___ Records
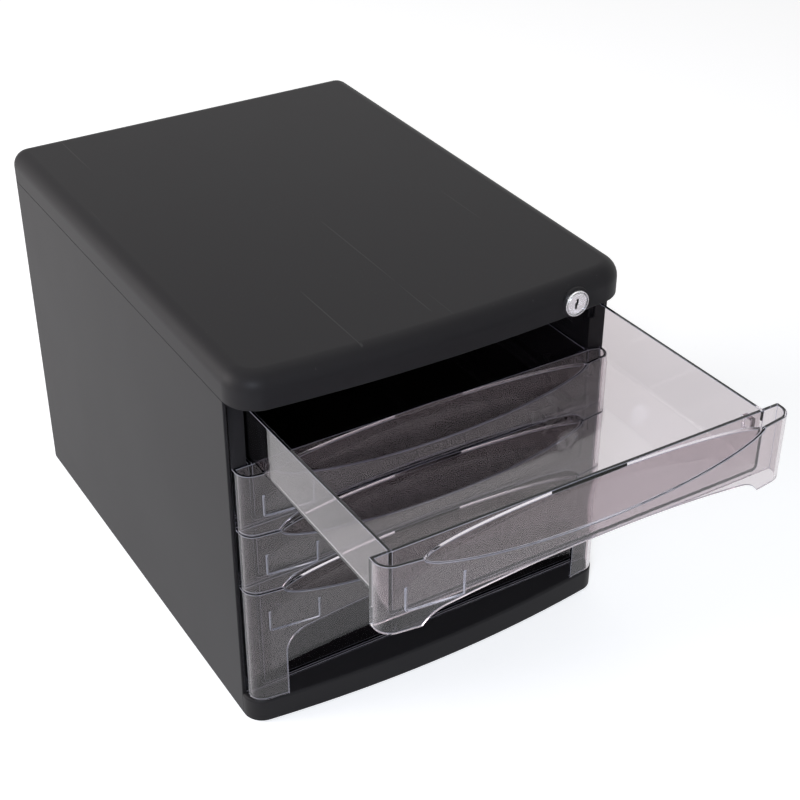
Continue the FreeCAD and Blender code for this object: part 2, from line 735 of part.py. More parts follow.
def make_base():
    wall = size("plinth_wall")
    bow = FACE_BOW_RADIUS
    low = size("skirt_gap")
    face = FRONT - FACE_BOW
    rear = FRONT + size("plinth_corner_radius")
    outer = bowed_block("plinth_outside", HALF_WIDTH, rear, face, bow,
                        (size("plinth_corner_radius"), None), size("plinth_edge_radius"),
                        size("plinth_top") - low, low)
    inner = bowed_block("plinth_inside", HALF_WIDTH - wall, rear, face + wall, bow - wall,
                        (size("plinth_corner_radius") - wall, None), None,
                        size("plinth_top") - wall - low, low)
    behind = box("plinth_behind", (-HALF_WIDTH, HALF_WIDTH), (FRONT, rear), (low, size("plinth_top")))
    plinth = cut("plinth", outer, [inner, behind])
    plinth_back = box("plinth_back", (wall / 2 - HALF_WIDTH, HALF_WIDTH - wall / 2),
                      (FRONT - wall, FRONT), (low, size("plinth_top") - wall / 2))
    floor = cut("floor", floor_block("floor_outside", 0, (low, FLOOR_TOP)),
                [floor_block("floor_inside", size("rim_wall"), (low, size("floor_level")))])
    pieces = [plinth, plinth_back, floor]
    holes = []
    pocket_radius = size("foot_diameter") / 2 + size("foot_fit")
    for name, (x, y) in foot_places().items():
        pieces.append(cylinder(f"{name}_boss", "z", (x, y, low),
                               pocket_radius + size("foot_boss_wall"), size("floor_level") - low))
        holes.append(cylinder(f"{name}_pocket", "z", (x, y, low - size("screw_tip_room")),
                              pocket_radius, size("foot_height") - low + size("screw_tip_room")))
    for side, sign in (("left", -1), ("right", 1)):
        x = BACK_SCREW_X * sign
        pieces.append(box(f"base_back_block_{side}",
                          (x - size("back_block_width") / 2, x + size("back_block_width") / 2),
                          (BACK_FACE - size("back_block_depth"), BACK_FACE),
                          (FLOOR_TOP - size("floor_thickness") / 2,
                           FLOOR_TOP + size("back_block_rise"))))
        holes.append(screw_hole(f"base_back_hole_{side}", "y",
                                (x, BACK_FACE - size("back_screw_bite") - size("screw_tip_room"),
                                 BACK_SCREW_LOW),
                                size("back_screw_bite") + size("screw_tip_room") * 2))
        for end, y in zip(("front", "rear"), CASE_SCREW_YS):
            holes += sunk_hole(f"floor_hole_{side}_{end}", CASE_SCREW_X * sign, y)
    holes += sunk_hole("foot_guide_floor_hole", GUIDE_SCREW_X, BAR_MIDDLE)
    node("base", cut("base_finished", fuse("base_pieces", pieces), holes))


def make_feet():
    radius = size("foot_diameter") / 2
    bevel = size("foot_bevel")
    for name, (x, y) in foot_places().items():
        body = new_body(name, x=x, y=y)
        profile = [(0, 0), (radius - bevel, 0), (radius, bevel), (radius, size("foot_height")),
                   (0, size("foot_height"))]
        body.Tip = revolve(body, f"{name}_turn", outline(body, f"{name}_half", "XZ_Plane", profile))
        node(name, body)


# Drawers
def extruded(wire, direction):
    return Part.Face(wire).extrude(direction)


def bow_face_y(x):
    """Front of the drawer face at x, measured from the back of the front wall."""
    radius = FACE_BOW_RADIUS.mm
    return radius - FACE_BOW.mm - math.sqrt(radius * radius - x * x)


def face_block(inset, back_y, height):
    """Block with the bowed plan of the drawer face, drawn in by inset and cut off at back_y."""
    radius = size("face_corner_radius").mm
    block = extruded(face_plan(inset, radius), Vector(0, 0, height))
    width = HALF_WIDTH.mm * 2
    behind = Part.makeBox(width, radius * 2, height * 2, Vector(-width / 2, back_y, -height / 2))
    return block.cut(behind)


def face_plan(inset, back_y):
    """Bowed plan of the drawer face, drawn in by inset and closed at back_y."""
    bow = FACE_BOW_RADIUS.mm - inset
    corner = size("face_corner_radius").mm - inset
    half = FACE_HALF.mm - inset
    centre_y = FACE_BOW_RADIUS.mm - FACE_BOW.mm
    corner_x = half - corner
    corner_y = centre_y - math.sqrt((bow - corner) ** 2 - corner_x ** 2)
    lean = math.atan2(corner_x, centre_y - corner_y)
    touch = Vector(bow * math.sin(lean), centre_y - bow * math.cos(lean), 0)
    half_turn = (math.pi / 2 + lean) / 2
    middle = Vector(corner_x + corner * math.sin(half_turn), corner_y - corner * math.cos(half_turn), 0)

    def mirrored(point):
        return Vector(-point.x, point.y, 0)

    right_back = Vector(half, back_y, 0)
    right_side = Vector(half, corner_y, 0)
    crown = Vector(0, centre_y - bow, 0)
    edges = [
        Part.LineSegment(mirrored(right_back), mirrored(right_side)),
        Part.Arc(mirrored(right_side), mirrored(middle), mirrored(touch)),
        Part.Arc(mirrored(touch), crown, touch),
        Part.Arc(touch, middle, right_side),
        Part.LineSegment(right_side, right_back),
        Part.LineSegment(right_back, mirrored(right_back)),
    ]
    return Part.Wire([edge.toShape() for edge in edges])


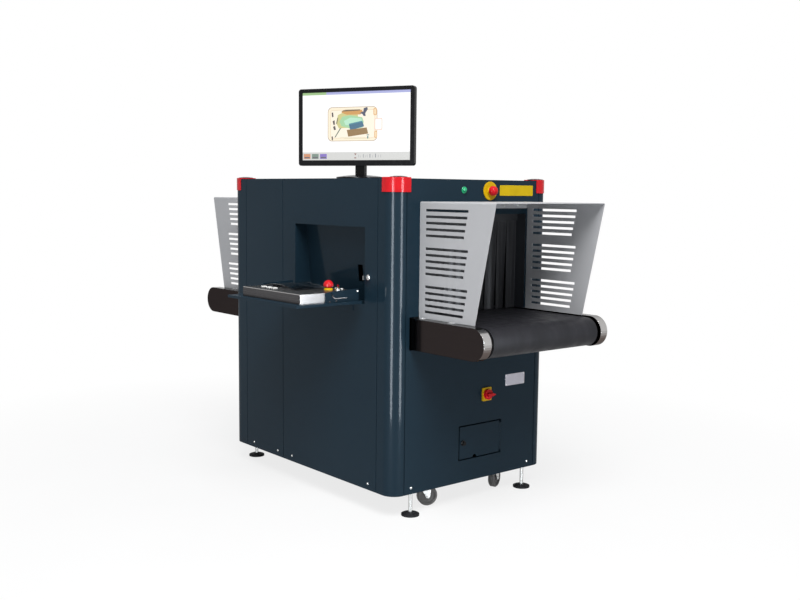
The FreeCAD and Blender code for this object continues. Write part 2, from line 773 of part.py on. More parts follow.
______
Reproduce every entry shown above, precisely as it stands.

▶ Exercise output:
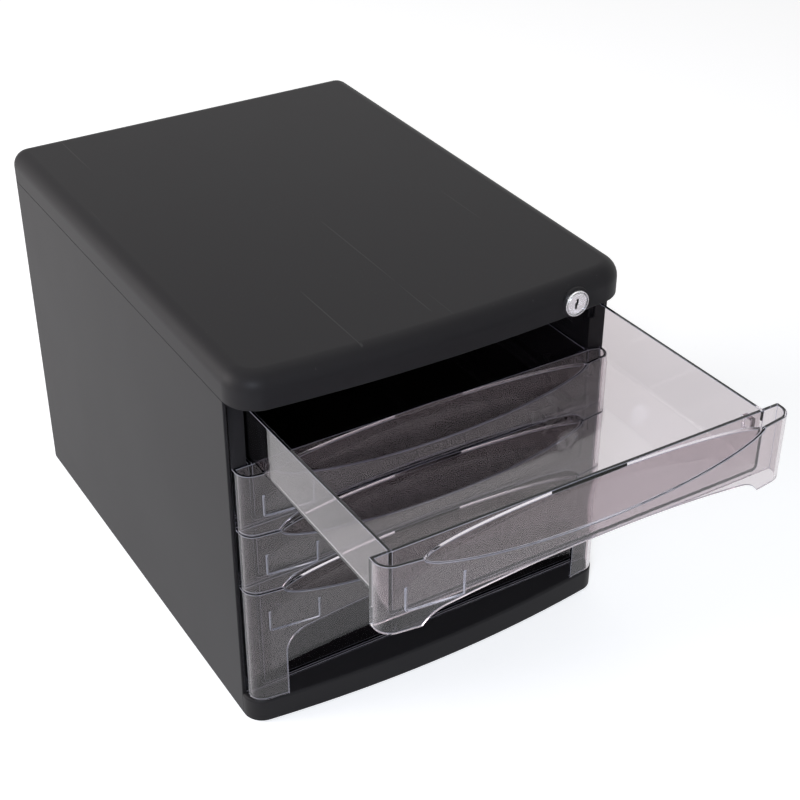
Continue the FreeCAD and Blender code for this object: part 2, from line 735 of part.py. More parts follow.
def make_base():
    wall = size("plinth_wall")
    bow = FACE_BOW_RADIUS
    low = size("skirt_gap")
    face = FRONT - FACE_BOW
    rear = FRONT + size("plinth_corner_radius")
    outer = bowed_block("plinth_outside", HALF_WIDTH, rear, face, bow,
                        (size("plinth_corner_radius"), None), size("plinth_edge_radius"),
                        size("plinth_top") - low, low)
    inner = bowed_block("plinth_inside", HALF_WIDTH - wall, rear, face + wall, bow - wall,
                        (size("plinth_corner_radius") - wall, None), None,
                        size("plinth_top") - wall - low, low)
    behind = box("plinth_behind", (-HALF_WIDTH, HALF_WIDTH), (FRONT, rear), (low, size("plinth_top")))
    plinth = cut("plinth", outer, [inner, behind])
    plinth_back = box("plinth_back", (wall / 2 - HALF_WIDTH, HALF_WIDTH - wall / 2),
                      (FRONT - wall, FRONT), (low, size("plinth_top") - wall / 2))
    floor = cut("floor", floor_block("floor_outside", 0, (low, FLOOR_TOP)),
                [floor_block("floor_inside", size("rim_wall"), (low, size("floor_level")))])
    pieces = [plinth, plinth_back, floor]
    holes = []
    pocket_radius = size("foot_diameter") / 2 + size("foot_fit")
    for name, (x, y) in foot_places().items():
        pieces.append(cylinder(f"{name}_boss", "z", (x, y, low),
                               pocket_radius + size("foot_boss_wall"), size("floor_level") - low))
        holes.append(cylinder(f"{name}_pocket", "z", (x, y, low - size("screw_tip_room")),
                              pocket_radius, size("foot_height") - low + size("screw_tip_room")))
    for side, sign in (("left", -1), ("right", 1)):
        x = BACK_SCREW_X * sign
        pieces.append(box(f"base_back_block_{side}",
                          (x - size("back_block_width") / 2, x + size("back_block_width") / 2),
                          (BACK_FACE - size("back_block_depth"), BACK_FACE),
                          (FLOOR_TOP - size("floor_thickness") / 2,
                           FLOOR_TOP + size("back_block_rise"))))
        holes.append(screw_hole(f"base_back_hole_{side}", "y",
                                (x, BACK_FACE - size("back_screw_bite") - size("screw_tip_room"),
                                 BACK_SCREW_LOW),
                                size("back_screw_bite") + size("screw_tip_room") * 2))
        for end, y in zip(("front", "rear"), CASE_SCREW_YS):
            holes += sunk_hole(f"floor_hole_{side}_{end}", CASE_SCREW_X * sign, y)
    holes += sunk_hole("foot_guide_floor_hole", GUIDE_SCREW_X, BAR_MIDDLE)
    node("base", cut("base_finished", fuse("base_pieces", pieces), holes))


def make_feet():
    radius = size("foot_diameter") / 2
    bevel = size("foot_bevel")
    for name, (x, y) in foot_places().items():
        body = new_body(name, x=x, y=y)
        profile = [(0, 0), (radius - bevel, 0), (radius, bevel), (radius, size("foot_height")),
                   (0, size("foot_height"))]
        body.Tip = revolve(body, f"{name}_turn", outline(body, f"{name}_half", "XZ_Plane", profile))
        node(name, body)


# Drawers
def extruded(wire, direction):
    return Part.Face(wire).extrude(direction)


def bow_face_y(x):
    """Front of the drawer face at x, measured from the back of the front wall."""
    radius = FACE_BOW_RADIUS.mm
    return radius - FACE_BOW.mm - math.sqrt(radius * radius - x * x)


def face_block(inset, back_y, height):
    """Block with the bowed plan of the drawer face, drawn in by inset and cut off at back_y."""
    radius = size("face_corner_radius").mm
    block = extruded(face_plan(inset, radius), Vector(0, 0, height))
    width = HALF_WIDTH.mm * 2
    behind = Part.makeBox(width, radius * 2, height * 2, Vector(-width / 2, back_y, -height / 2))
    return block.cut(behind)


def face_plan(inset, back_y):
    """Bowed plan of the drawer face, drawn in by inset and closed at back_y."""
    bow = FACE_BOW_RADIUS.mm - inset
    corner = size("face_corner_radius").mm - inset
    half = FACE_HALF.mm - inset
    centre_y = FACE_BOW_RADIUS.mm - FACE_BOW.mm
    corner_x = half - corner
    corner_y = centre_y - math.sqrt((bow - corner) ** 2 - corner_x ** 2)
    lean = math.atan2(corner_x, centre_y - corner_y)
    touch = Vector(bow * math.sin(lean), centre_y - bow * math.cos(lean), 0)
    half_turn = (math.pi / 2 + lean) / 2
    middle = Vector(corner_x + corner * math.sin(half_turn), corner_y - corner * math.cos(half_turn), 0)

    def mirrored(point):
        return Vector(-point.x, point.y, 0)

    right_back = Vector(half, back_y, 0)
    right_side = Vector(half, corner_y, 0)
    crown = Vector(0, centre_y - bow, 0)
    edges = [
        Part.LineSegment(mirrored(right_back), mirrored(right_side)),
        Part.Arc(mirrored(right_side), mirrored(middle), mirrored(touch)),
        Part.Arc(mirrored(touch), crown, touch),
        Part.Arc(touch, middle, right_side),
        Part.LineSegment(right_side, right_back),
        Part.LineSegment(right_back, mirrored(right_back)),
    ]
    return Part.Wire([edge.toShape() for edge in edges])


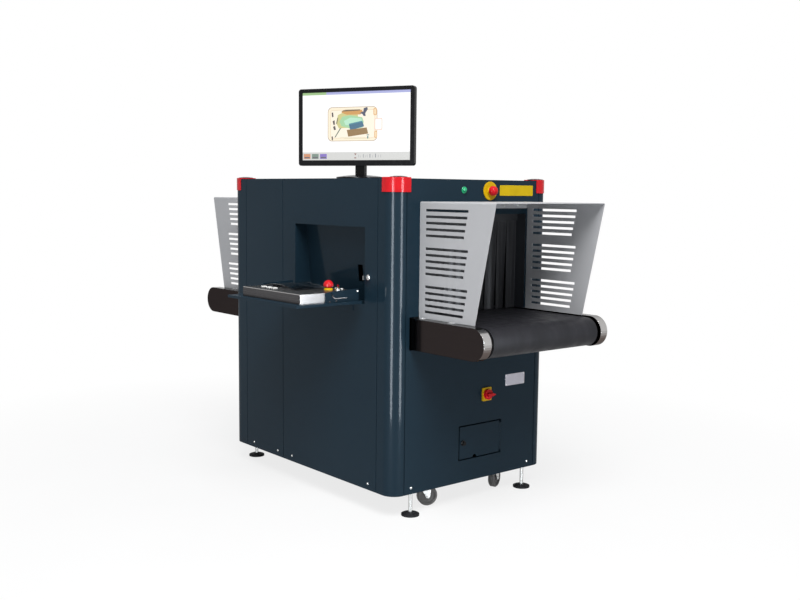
The FreeCAD and Blender code for this object continues. Write part 2, from line 773 of part.py on. More parts follow.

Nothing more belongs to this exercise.